_What needs to be done:_ Write out each line exactly as it stands, please.

+++ Source material

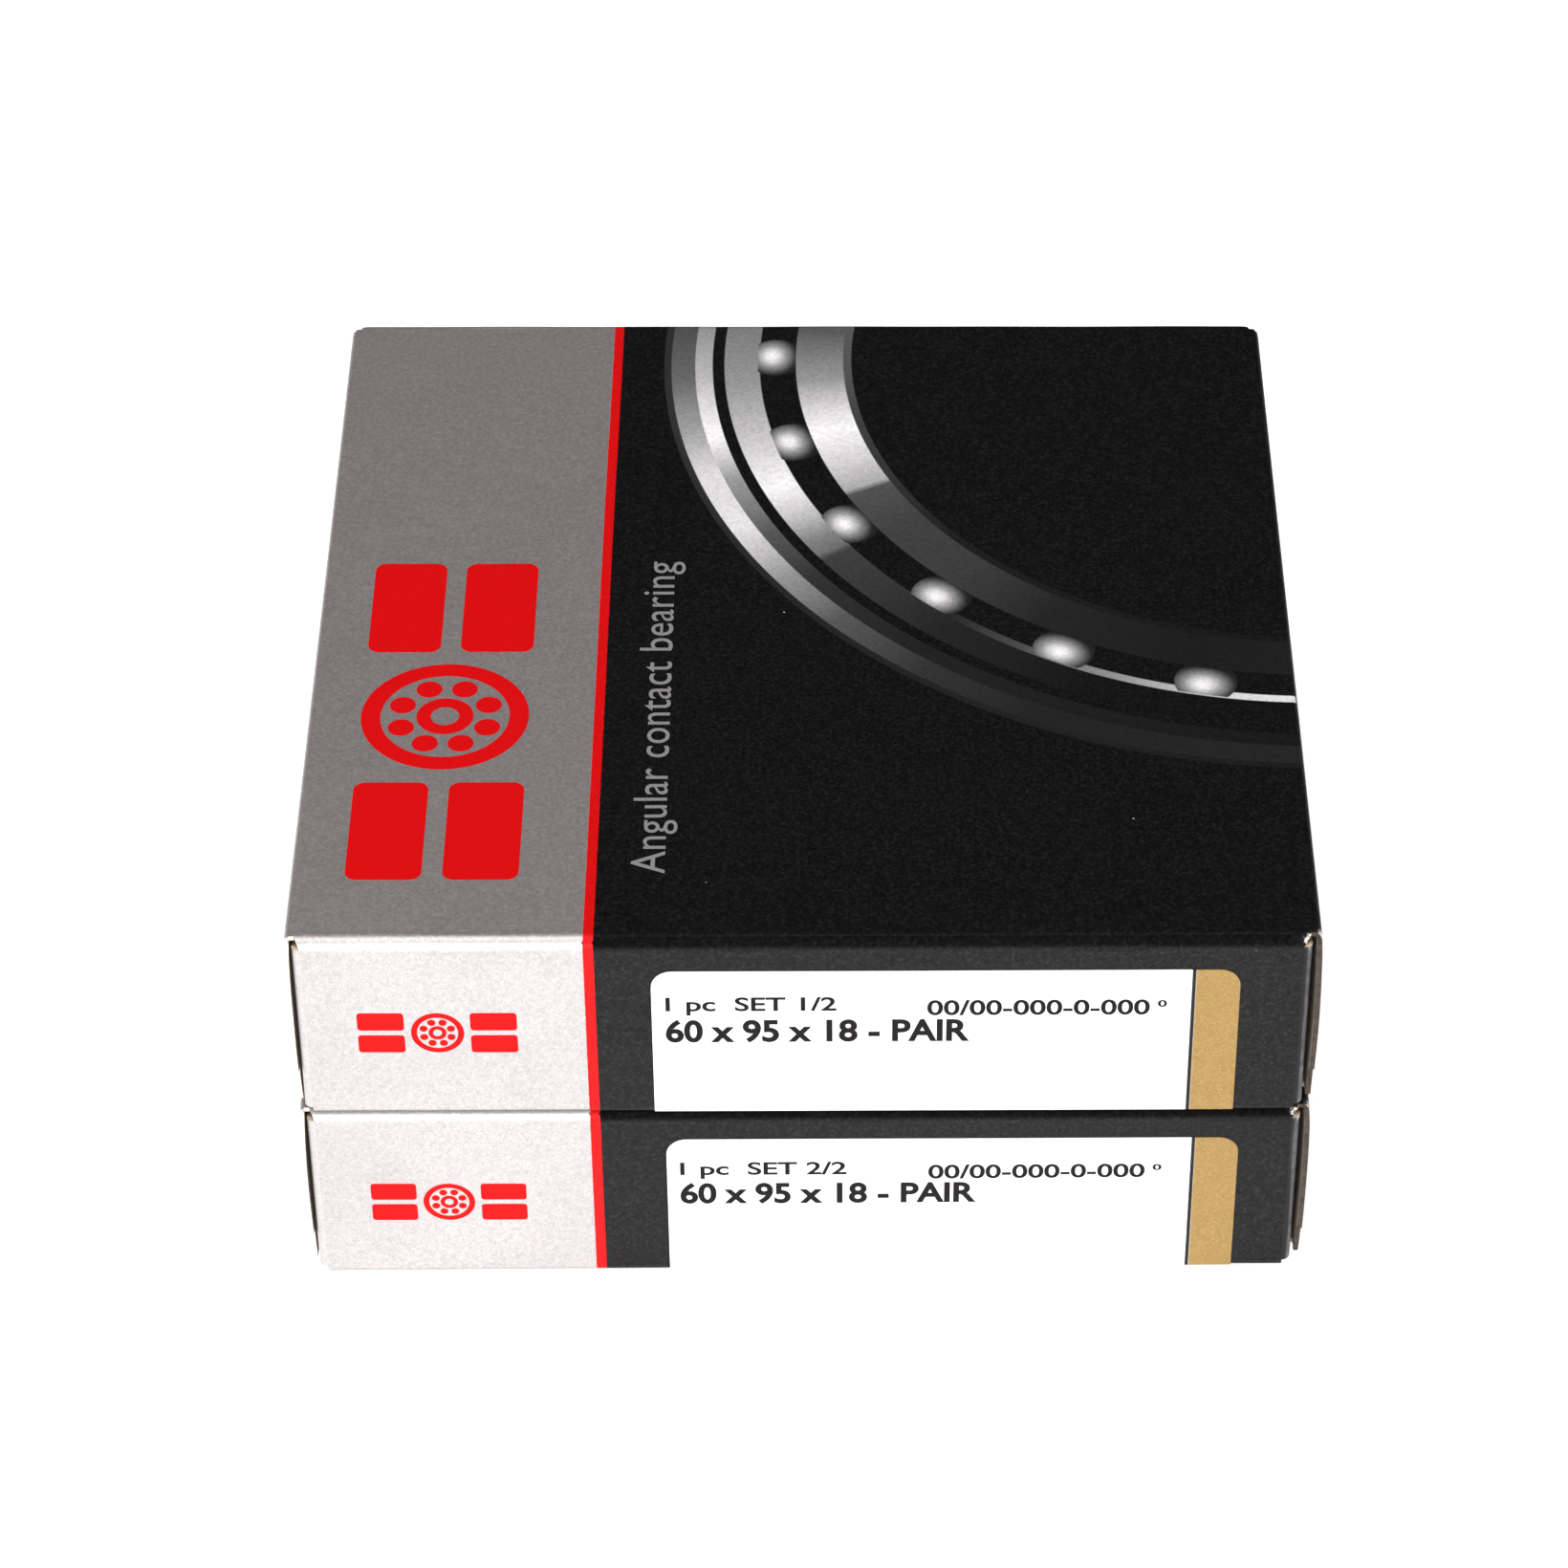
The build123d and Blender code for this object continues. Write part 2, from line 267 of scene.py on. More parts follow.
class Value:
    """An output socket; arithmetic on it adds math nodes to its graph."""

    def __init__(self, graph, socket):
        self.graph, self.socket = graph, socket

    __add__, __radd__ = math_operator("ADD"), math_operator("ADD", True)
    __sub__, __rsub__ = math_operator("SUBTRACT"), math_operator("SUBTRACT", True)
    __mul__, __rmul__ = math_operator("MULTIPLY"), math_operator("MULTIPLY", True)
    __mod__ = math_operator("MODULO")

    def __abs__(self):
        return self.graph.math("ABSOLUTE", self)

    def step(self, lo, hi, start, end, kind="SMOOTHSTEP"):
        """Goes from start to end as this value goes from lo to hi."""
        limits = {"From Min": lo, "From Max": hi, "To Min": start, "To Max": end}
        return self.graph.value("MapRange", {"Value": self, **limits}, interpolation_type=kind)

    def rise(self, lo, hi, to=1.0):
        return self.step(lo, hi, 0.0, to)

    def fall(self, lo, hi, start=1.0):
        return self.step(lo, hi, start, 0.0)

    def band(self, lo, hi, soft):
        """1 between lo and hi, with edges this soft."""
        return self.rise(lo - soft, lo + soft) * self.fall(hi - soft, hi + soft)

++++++

_Completed exercise:_
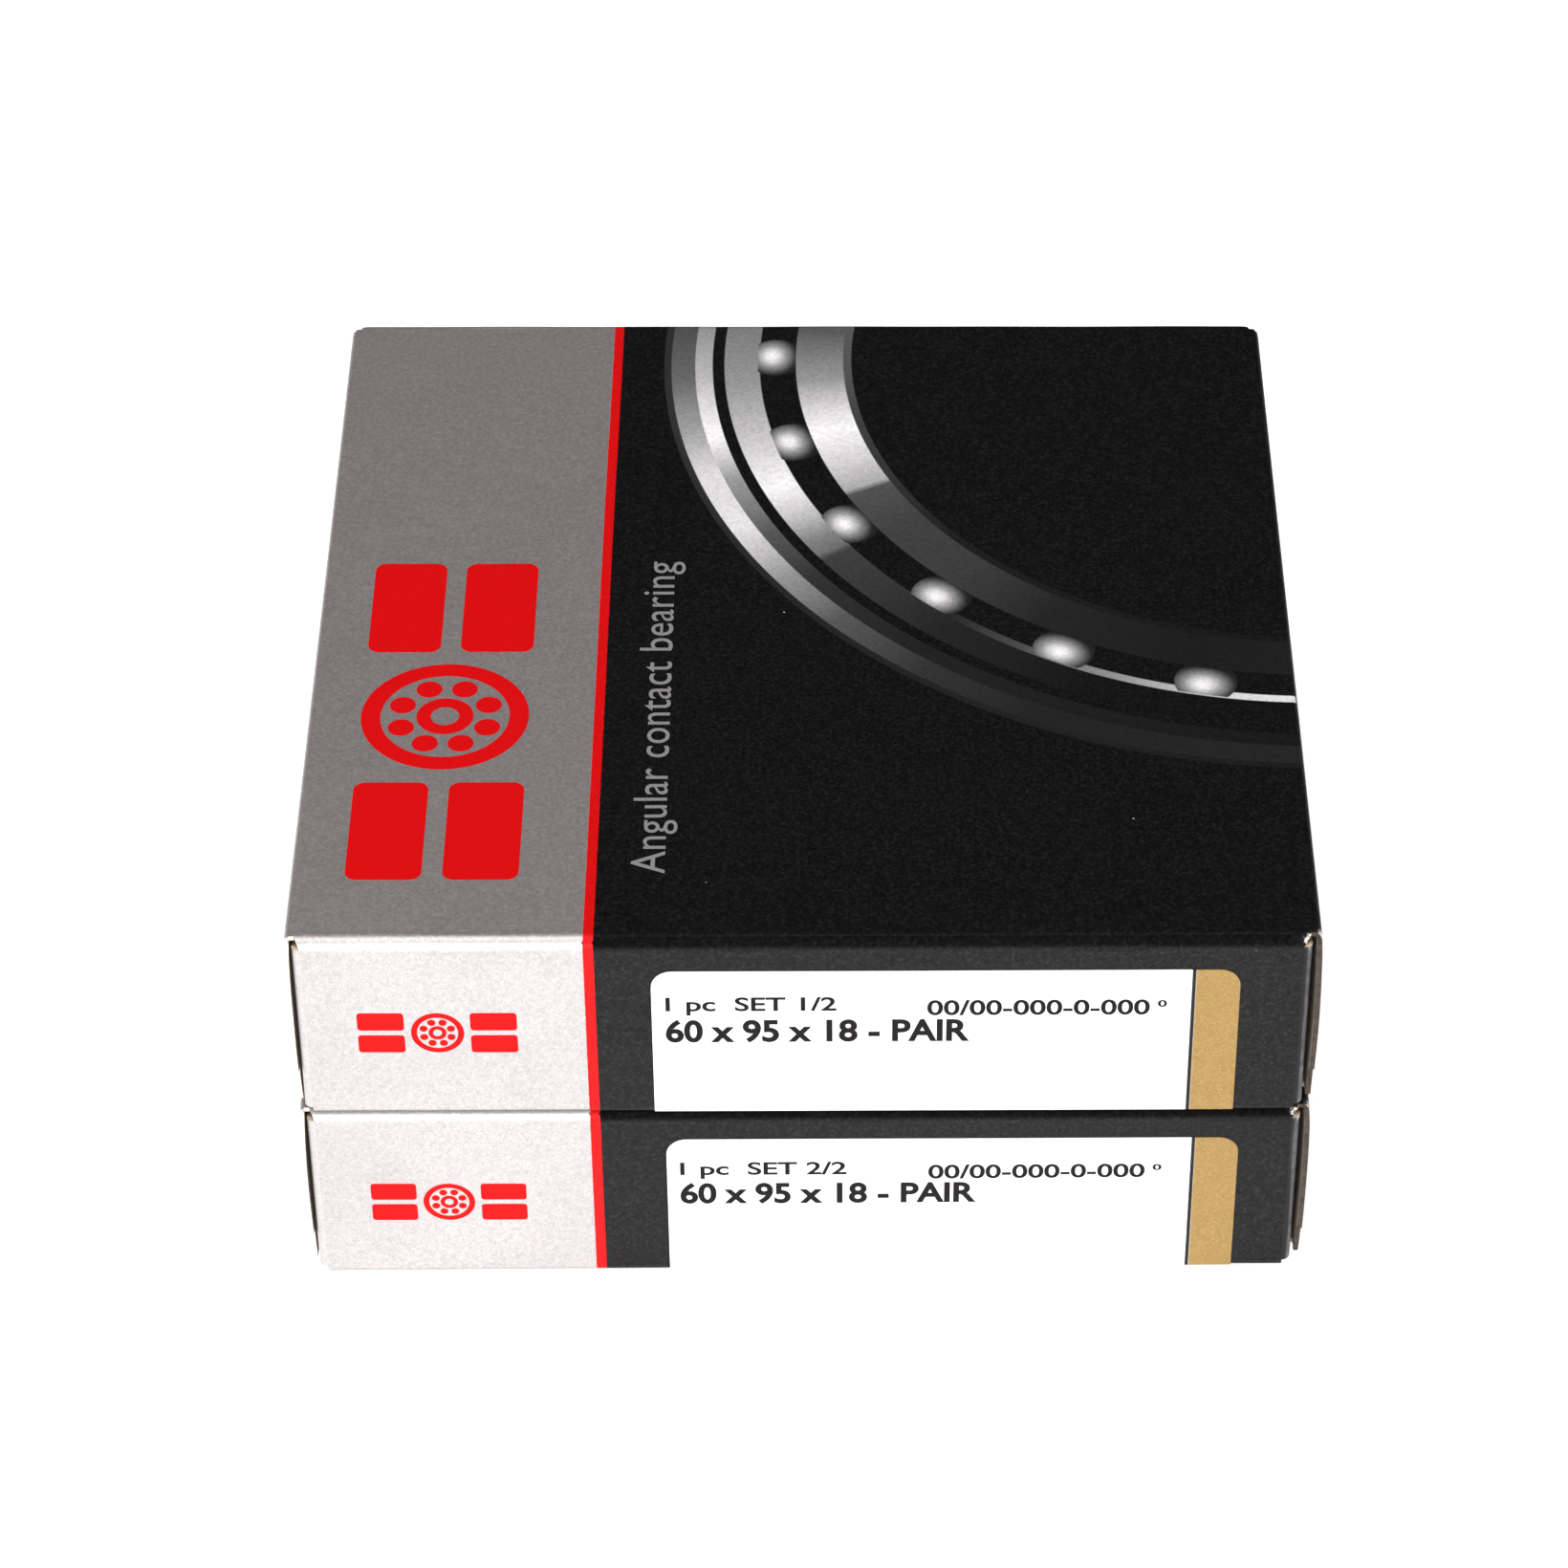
The build123d and Blender code for this object continues. Write part 2, from line 267 of scene.py on. More parts follow.
class Value:
    """An output socket; arithmetic on it adds math nodes to its graph."""

    def __init__(self, graph, socket):
        self.graph, self.socket = graph, socket

    __add__, __radd__ = math_operator("ADD"), math_operator("ADD", True)
    __sub__, __rsub__ = math_operator("SUBTRACT"), math_operator("SUBTRACT", True)
    __mul__, __rmul__ = math_operator("MULTIPLY"), math_operator("MULTIPLY", True)
    __mod__ = math_operator("MODULO")

    def __abs__(self):
        return self.graph.math("ABSOLUTE", self)

    def step(self, lo, hi, start, end, kind="SMOOTHSTEP"):
        """Goes from start to end as this value goes from lo to hi."""
        limits = {"From Min": lo, "From Max": hi, "To Min": start, "To Max": end}
        return self.graph.value("MapRange", {"Value": self, **limits}, interpolation_type=kind)

    def rise(self, lo, hi, to=1.0):
        return self.step(lo, hi, 0.0, to)

    def fall(self, lo, hi, start=1.0):
        return self.step(lo, hi, start, 0.0)

    def band(self, lo, hi, soft):
        """1 between lo and hi, with edges this soft."""
        return self.rise(lo - soft, lo + soft) * self.fall(hi - soft, hi + soft)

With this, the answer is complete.